What the task requires — Only the lines between the line with "Model this object" and the line with "nick_depth = 1.2; // [0.5:0.1:3]", together with those two lines themselves, are to be copied exactly.

Dataset records —
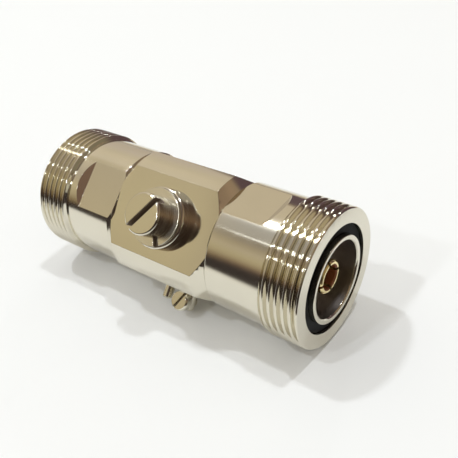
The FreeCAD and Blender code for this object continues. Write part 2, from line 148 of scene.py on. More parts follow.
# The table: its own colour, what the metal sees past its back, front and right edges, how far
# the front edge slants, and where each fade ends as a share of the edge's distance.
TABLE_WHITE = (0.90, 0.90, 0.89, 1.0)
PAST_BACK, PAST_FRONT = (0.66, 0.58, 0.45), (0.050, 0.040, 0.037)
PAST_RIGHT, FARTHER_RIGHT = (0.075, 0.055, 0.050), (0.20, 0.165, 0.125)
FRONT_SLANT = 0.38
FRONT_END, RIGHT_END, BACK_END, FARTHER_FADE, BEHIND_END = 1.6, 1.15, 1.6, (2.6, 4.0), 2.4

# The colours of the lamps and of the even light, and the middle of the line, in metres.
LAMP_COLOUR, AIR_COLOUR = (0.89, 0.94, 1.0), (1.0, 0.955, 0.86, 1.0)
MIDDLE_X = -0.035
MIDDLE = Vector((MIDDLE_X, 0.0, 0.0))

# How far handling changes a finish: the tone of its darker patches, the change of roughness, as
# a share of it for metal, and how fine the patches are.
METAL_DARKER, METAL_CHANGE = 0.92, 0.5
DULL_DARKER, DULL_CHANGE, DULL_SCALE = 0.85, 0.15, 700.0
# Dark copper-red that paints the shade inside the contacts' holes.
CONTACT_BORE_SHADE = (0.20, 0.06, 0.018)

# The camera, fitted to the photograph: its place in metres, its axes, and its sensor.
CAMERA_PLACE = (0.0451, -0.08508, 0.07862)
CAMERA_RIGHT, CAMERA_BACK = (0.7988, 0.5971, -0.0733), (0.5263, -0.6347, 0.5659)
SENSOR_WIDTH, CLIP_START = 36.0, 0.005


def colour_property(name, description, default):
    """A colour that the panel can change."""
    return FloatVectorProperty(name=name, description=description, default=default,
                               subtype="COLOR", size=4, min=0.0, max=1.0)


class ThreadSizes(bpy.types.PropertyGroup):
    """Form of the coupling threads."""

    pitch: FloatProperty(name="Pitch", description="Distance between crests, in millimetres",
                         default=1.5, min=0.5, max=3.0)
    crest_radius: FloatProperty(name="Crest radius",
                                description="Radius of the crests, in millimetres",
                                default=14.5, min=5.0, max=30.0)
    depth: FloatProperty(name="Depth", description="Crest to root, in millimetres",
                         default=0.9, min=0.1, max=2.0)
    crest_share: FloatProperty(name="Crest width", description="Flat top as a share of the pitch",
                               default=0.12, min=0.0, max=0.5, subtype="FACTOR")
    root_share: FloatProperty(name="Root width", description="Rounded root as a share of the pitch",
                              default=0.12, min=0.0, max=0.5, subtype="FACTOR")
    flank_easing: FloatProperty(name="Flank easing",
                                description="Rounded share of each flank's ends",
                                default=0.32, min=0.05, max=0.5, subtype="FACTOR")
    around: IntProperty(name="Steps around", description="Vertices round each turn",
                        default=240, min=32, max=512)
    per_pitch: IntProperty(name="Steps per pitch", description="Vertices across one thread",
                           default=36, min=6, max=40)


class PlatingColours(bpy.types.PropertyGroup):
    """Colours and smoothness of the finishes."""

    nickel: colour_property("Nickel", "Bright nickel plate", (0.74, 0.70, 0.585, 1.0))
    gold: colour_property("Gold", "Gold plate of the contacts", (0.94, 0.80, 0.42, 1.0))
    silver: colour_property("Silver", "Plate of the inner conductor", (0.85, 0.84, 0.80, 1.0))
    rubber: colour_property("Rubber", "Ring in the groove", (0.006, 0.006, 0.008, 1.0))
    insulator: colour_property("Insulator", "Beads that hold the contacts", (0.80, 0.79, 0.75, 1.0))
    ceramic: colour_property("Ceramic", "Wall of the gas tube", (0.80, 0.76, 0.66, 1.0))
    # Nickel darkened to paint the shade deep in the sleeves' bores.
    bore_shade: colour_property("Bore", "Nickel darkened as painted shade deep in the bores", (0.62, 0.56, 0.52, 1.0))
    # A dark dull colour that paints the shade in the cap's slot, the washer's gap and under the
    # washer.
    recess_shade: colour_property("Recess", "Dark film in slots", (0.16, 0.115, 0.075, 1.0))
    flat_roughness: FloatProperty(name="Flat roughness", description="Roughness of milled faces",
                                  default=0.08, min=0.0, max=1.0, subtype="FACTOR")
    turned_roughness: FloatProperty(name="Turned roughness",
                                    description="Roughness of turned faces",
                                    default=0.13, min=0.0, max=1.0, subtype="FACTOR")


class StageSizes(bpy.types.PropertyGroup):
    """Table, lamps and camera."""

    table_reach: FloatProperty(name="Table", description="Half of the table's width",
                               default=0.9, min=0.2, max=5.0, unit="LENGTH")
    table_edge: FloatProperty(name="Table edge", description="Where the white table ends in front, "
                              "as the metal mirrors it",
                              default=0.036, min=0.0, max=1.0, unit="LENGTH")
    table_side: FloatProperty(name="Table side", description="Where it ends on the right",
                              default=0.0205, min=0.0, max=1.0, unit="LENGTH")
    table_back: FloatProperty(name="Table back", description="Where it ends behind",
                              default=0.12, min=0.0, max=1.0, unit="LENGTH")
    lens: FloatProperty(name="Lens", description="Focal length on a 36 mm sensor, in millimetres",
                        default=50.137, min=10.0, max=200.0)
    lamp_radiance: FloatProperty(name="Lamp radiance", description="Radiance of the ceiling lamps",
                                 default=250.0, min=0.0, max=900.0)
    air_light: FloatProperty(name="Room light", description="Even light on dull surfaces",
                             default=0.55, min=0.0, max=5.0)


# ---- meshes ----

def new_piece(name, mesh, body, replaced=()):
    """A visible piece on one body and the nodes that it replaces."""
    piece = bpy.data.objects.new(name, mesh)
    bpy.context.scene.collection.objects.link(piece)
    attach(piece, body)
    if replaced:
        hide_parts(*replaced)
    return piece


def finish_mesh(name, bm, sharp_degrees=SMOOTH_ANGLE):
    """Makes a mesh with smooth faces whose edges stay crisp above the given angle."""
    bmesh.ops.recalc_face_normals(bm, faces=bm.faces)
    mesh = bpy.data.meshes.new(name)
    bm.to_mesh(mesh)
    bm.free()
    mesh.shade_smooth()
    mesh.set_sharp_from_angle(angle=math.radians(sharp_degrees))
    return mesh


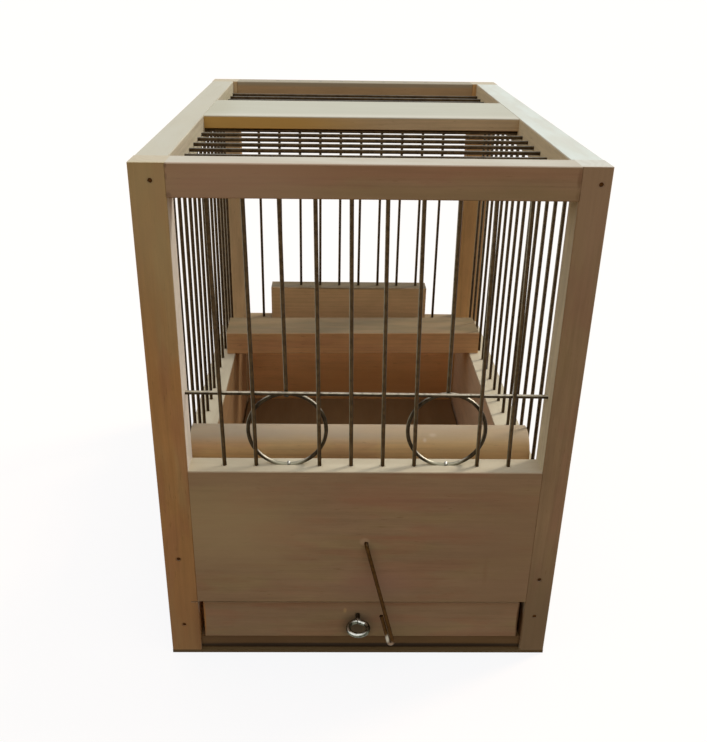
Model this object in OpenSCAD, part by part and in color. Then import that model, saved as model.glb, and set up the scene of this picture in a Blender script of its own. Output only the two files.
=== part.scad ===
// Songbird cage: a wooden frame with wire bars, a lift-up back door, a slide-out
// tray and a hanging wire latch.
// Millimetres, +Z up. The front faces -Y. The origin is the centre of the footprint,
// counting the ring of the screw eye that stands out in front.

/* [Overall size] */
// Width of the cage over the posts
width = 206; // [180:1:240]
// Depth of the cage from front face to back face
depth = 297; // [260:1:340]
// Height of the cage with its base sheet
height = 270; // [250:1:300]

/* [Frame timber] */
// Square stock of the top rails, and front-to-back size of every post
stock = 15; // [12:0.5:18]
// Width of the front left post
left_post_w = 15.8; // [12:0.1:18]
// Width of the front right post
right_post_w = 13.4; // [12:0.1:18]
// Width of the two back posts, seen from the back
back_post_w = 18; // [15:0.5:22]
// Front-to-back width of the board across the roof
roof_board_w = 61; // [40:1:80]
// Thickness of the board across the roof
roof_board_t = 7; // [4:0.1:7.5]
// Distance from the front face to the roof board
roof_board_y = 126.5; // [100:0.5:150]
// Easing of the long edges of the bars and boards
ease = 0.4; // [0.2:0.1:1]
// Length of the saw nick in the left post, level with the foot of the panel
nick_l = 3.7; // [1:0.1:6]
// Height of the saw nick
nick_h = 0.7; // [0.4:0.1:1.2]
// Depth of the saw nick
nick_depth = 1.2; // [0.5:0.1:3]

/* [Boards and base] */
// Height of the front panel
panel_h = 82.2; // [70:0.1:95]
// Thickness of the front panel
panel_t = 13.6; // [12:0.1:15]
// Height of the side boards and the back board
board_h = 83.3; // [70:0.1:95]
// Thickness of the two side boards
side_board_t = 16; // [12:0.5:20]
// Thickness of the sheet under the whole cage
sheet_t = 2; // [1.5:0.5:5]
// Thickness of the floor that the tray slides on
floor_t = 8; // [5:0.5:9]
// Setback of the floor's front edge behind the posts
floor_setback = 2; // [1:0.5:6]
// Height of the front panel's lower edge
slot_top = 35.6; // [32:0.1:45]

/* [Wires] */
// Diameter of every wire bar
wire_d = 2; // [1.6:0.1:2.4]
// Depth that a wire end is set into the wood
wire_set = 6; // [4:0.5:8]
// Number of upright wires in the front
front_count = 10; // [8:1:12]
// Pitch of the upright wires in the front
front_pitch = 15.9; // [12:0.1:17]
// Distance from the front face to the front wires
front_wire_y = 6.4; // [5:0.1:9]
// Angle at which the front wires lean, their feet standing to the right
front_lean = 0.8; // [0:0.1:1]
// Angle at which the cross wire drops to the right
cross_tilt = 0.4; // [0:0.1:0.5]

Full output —
Model this object in OpenSCAD, part by part and in color. Then import that model, saved as model.glb, and set up the scene of this picture in a Blender script of its own. Output only the two files.
=== part.scad ===
// Songbird cage: a wooden frame with wire bars, a lift-up back door, a slide-out
// tray and a hanging wire latch.
// Millimetres, +Z up. The front faces -Y. The origin is the centre of the footprint,
// counting the ring of the screw eye that stands out in front.

/* [Overall size] */
// Width of the cage over the posts
width = 206; // [180:1:240]
// Depth of the cage from front face to back face
depth = 297; // [260:1:340]
// Height of the cage with its base sheet
height = 270; // [250:1:300]

/* [Frame timber] */
// Square stock of the top rails, and front-to-back size of every post
stock = 15; // [12:0.5:18]
// Width of the front left post
left_post_w = 15.8; // [12:0.1:18]
// Width of the front right post
right_post_w = 13.4; // [12:0.1:18]
// Width of the two back posts, seen from the back
back_post_w = 18; // [15:0.5:22]
// Front-to-back width of the board across the roof
roof_board_w = 61; // [40:1:80]
// Thickness of the board across the roof
roof_board_t = 7; // [4:0.1:7.5]
// Distance from the front face to the roof board
roof_board_y = 126.5; // [100:0.5:150]
// Easing of the long edges of the bars and boards
ease = 0.4; // [0.2:0.1:1]
// Length of the saw nick in the left post, level with the foot of the panel
nick_l = 3.7; // [1:0.1:6]
// Height of the saw nick
nick_h = 0.7; // [0.4:0.1:1.2]
// Depth of the saw nick
nick_depth = 1.2; // [0.5:0.1:3]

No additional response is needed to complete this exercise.